Vous parliez de Danone. Une convention Total Energie, ce ne serait pas possible à Strasbourg ?

M. D. : Disons que cela les inciterait, s’ils n’y pensent pas déjà, à user de nos bonnes pratiques. Pour un certain nombre d’organi­sateurs, si la destination ne se positionne pas dans une démarche de développement durable, elle n’est même plus consultée.

La fusion Office de Tourisme et Convention Bureau aura-t-elle bien lieu en janvier 2024 ?

C. F.-A. : Cela a été un accouchement long. Mais les deux conseils d’administration et assemblées générales extraordinaires des deux structures sont bien prévus en janvier prochain pour constater la fusion et la création de la nouvelle Société Coopérative d’Intérêt Collectif (SCIC).

Et du coup, quid du Convention Bureau ?

C. F.-A. : Au sein de la SCIC, l’activité congrès et séminaires sera toujours conduite par le Convention Bureau, avec la même équipe de professionnels et – nous l’espérons – plus de moyens.
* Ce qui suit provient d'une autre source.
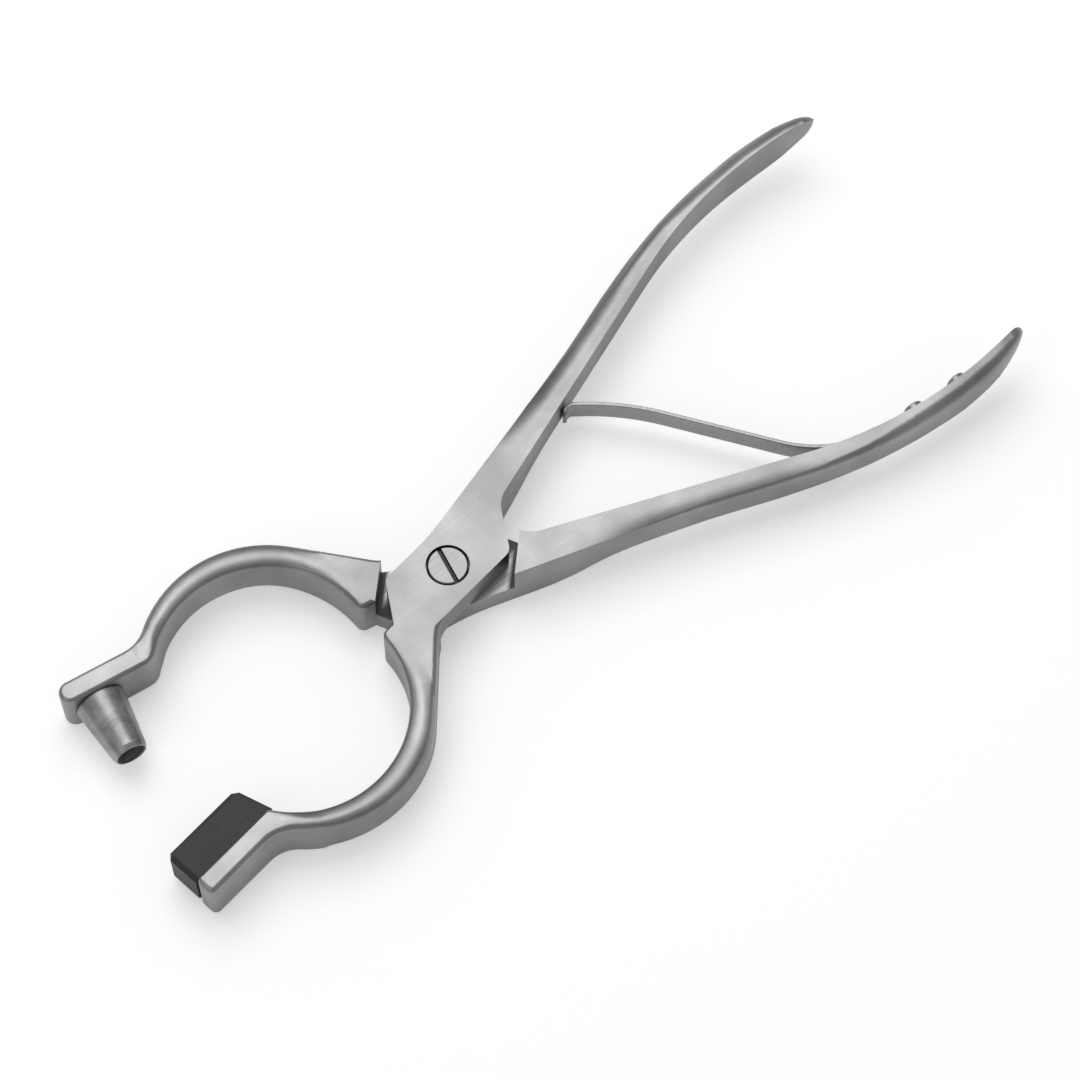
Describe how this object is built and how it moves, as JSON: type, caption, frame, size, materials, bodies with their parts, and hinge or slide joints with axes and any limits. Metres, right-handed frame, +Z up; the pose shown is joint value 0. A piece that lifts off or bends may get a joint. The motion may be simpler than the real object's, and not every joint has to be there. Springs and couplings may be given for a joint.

Aux côtés du conseil coopératif sera constituée la Fabrique de destination rassemblant les professionnels, avec un double rôle de surveillance et de réflexion sur le développement du tourisme.

65 % soutenable

Selon les résultats du Global Destination Sustainability Index (GDS-Index), publiés le 4 octobre dernier, Strasbourg obtient la note de 65 %. La note est calculée à partir de soixante-dix critères intégrant les aspects environnementaux, sociaux, stratégiques de la destination, accompagnés de preuves concrètes permettant d’évaluer la stratégie durable de la destination.

Selon le Strasbourg Convention Bureau, à l’origine de la démarche, Strasbourg se place, pour son premier classement, 48ème sur 100 destinations : « À titre comparatif, lors de leur première participation, les destinations et villes impliquées dans le GDS-Index obtiennent en moyenne un score de 44.5%, et les villes françaises en moyenne 51.4%. À ce jour, la moyenne des scores au niveau international est de 61.5%. »

L’audit souligne les bonnes performances de la destination strasbourgeoise sur les volets environnemental et social et relève des marges de progression sur les performances des professionnels (hôtels, restaurants, aéroports, agences évènementielles) ainsi que sur la stratégie touristique globale de la destination, les certifications, l’accompagnement des professionnels, ou la communication.